-- BEGIN --

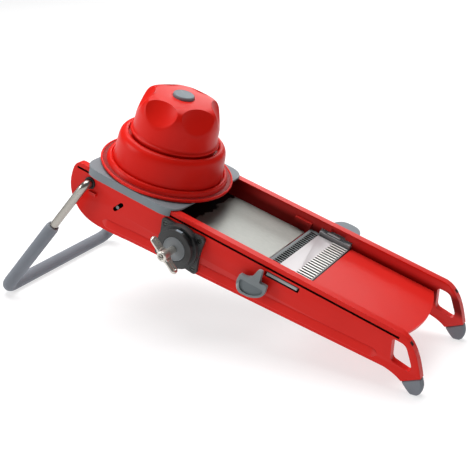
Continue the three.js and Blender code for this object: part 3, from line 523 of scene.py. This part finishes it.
# Rings of the given radii about a path: each ring's frame is the last one turned with the path.
def sweptGrid(path, radius, sides):
    tangent = np.gradient(path, axis=0)
    tangent /= np.linalg.norm(tangent, axis=1)[:, None]
    side = np.cross(tangent[0], [0.3, 0.2, 1.0])
    sidesAlong = []
    for direction in tangent:  # along the path only
        side = side - direction * (side @ direction)
        side = side / np.linalg.norm(side)
        sidesAlong.append(side)
    side = np.array(sidesAlong)
    other = np.cross(tangent, side)
    turn = np.linspace(0, 2 * np.pi, sides, endpoint=False)[None, :, None]
    radius = np.broadcast_to(np.asarray(radius, float), len(path))[:, None, None]
    return path[:, None] + radius * (np.cos(turn) * side[:, None] + np.sin(turn) * other[:, None])


def sweptPiece(name, path, radius, sides=28):
    grid = sweptGrid(path, radius, sides)
    return newPiece(name, grid.reshape(-1, 3), gridFaces(*grid.shape[:2], capEnds=True))


# A copy of a CAD node's mesh, merged and with its flat faces joined, as a new object.
def mergedCopy(node):
    mesh = frame["nodes"][node].data.copy()
    mesh.name = node + "_fine"
    working = bmesh.new()
    working.from_mesh(mesh)
    bmesh.ops.remove_doubles(working, verts=working.verts, dist=1e-5)
    bmesh.ops.dissolve_limit(working, angle_limit=radians(0.8), verts=working.verts,
                             edges=working.edges)
    working.to_mesh(mesh)
    working.free()
    mesh.validate()
    piece = bpy.data.objects.new(node + "_fine", mesh)
    bpy.context.scene.collection.objects.link(piece)
    return piece


# A merged copy of a CAD node whose hard edges are rounded, standing for the node.
def softened(node, bodyName, material, width, segments=3, angle=32.0):
    piece = mergedCopy(node)
    finishPiece(piece, bodyName, material, [node], sharpAngle=angle)
    bevel = piece.modifiers.new("edges", "BEVEL")
    bevel.width = width / 1000
    bevel.segments = segments
    bevel.limit_method = "ANGLE"
    bevel.angle_limit = radians(angle)
    bevel.harden_normals = True
    bevel.use_clamp_overlap = True
    bevel.miter_outer = "MITER_ARC"
    return piece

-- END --

**Request:**
Find the lines with the string "scene" and reproduce them.

**Complete output:**
Continue the three.js and Blender code for this object: part 3, from line 523 of scene.py. This part finishes it.
    bpy.context.scene.collection.objects.link(piece)